Page tree

The license could not be verified: License Certificate has expired!

You are viewing an old version of this page. View the current version.

Compare with Current View Page History

Version 1 Next »


How do you build HDF5 on BlueGene/L?

Here are a few steps to get you started on building HDF5 on BlueGene/L:

These are the compilers that we have used to build HDF5 on this platform:

C:  mpxlc
C++: mpxlC
F77: mpxlf
F90: mpxlf90

First try building without C++/Fortran support, unless you need those.  If you 
don't have these compilers available to you, you should 
find out from your sysadmin what the MPI compilers on the system are.


Building:

You should run the ./configure script through yodconfigure like so:

./bin/yodconfigure configure

Then, set the RUNSERIAL environment variable.  For example:

mpirun -np 1 -cwd /g/g23/xxxx/hdf5

Note that the cwd parameter should be set to whatever directory you're 
building HDF5 in.  The RUNSERIAL environment variable tells the configure 
script to execute all binaries (the configure script builds several dozen 
small test binaries to execute and see how them work in order to deduce the 
characteristics of the computing environment) on the batch nodes rather 
than on the login nodes.  This is necessary because you ***MUST*** have 
configure execute its test binaries on the batch nodes since these have 
different characteristics than the login nodes.  A binary compiled to work on 
the login nodes will NOT work on the batch nodes.

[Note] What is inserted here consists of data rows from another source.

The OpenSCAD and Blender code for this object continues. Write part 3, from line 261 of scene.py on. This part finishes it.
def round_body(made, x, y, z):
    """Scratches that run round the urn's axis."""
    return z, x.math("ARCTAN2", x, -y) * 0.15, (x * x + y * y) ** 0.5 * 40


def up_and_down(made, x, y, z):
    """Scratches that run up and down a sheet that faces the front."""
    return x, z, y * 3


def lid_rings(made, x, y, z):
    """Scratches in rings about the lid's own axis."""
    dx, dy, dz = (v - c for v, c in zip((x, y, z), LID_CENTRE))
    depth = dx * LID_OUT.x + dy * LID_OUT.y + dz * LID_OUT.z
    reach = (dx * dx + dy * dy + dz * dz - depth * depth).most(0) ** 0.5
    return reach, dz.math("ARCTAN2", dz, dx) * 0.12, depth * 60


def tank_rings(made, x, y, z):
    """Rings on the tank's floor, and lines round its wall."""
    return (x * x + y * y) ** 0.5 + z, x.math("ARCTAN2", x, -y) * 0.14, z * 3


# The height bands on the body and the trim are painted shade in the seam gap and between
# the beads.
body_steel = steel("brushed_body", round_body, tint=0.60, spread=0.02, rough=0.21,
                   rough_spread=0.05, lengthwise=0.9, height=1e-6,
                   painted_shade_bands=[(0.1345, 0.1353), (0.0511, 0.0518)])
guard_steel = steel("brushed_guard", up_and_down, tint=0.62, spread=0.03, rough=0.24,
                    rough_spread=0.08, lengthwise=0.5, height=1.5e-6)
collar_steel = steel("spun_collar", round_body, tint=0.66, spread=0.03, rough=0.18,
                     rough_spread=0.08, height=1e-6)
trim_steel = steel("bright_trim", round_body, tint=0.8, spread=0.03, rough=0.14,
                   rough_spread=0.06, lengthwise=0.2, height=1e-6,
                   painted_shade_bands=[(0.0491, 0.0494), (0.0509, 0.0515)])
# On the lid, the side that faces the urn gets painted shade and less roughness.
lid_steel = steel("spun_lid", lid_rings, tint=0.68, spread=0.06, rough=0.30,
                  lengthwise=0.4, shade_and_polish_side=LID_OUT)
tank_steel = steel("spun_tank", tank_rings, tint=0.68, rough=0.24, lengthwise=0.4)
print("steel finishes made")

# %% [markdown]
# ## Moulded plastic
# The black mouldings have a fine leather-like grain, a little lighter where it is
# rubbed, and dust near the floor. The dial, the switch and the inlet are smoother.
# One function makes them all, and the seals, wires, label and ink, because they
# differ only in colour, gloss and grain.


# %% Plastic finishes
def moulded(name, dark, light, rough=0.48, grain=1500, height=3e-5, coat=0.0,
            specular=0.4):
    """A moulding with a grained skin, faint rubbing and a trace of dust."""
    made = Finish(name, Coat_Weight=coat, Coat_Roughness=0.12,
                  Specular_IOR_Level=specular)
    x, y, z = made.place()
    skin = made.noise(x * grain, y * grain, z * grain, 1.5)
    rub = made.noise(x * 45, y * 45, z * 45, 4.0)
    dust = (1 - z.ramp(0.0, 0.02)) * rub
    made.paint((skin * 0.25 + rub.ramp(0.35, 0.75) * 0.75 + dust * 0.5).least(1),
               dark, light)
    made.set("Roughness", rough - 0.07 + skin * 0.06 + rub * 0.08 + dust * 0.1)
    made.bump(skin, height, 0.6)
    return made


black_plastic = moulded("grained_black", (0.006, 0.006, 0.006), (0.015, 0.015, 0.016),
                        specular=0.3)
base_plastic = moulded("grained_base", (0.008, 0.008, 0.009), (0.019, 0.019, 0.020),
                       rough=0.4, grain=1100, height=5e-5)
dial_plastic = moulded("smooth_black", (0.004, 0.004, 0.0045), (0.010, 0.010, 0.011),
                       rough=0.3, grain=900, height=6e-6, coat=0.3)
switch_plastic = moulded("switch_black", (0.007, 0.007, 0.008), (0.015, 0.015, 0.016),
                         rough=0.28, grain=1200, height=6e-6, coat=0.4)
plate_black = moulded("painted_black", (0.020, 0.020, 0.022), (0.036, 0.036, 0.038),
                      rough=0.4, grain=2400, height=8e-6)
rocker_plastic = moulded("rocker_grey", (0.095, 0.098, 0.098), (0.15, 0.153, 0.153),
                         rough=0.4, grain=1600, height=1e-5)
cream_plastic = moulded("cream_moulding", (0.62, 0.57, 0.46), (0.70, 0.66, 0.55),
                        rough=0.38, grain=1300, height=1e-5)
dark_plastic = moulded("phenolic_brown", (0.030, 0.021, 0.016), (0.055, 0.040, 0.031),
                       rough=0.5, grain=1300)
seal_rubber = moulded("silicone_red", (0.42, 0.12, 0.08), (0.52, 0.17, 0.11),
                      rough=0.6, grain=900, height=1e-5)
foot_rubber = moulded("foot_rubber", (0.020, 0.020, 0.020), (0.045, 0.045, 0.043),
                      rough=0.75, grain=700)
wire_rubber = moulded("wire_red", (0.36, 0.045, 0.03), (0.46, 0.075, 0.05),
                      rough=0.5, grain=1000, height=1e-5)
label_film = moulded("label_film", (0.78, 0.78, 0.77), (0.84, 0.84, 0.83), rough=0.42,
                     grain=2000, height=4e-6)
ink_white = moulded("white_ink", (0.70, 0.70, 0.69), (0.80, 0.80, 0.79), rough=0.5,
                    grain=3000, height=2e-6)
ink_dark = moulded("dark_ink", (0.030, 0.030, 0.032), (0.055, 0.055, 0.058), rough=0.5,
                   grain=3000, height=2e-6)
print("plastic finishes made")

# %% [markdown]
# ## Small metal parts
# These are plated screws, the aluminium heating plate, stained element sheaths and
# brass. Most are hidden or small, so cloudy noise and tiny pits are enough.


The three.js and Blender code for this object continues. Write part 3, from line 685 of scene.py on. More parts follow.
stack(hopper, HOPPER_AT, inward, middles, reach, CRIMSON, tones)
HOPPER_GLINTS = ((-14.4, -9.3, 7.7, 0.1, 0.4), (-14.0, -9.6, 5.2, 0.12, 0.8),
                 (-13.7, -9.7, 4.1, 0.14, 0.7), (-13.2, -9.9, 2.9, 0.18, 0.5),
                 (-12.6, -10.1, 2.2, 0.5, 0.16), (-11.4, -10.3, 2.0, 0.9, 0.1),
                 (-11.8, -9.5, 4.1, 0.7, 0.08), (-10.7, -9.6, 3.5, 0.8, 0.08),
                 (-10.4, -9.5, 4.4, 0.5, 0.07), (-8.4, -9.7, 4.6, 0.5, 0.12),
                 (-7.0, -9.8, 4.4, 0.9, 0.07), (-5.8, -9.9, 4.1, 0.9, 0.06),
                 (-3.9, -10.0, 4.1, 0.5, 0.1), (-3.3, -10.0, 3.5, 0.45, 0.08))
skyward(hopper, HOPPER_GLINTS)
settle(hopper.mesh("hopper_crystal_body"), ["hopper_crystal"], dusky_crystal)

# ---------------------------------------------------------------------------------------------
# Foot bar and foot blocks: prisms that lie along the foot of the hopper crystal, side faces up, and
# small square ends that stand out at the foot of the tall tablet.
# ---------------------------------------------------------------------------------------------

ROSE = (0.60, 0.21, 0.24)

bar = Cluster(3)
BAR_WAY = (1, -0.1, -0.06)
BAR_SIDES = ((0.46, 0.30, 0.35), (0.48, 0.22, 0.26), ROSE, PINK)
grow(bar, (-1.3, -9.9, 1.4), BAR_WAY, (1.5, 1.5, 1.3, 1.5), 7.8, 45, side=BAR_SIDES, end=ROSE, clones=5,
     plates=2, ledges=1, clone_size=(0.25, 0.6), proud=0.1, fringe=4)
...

Also note that this is slightly different than running the entire configure 
script as a batch job.  Although that might work (and would certainly achieve 
the same effect), on most systems the batch nodes have a very minimal 
computing environment and sometimes do not even have a shell installed (let 
alone compilers) so the configure script wouldn't run on them.  If you're 
feeling adventurous, you can try just submitting the entire configure script 
as a batch job on a single node.  Don't be surprised if that fails, though.

Lastly, use the following line to configure:

./configure --enable-parallel --enable-fortran --disable-cxx --disable-stream-vfd

You may want to disable fortran, if you don't need it.  The stream vfd doesn't 
compile on BlueGene/L, so you'll want to turn that off as well.  As you've 
probably guessed, forcing the configure script to run each individual binary 
as a separate process on the batch node will cause the configure script to 
take a VERY long time to execute (~45 minutes for me).  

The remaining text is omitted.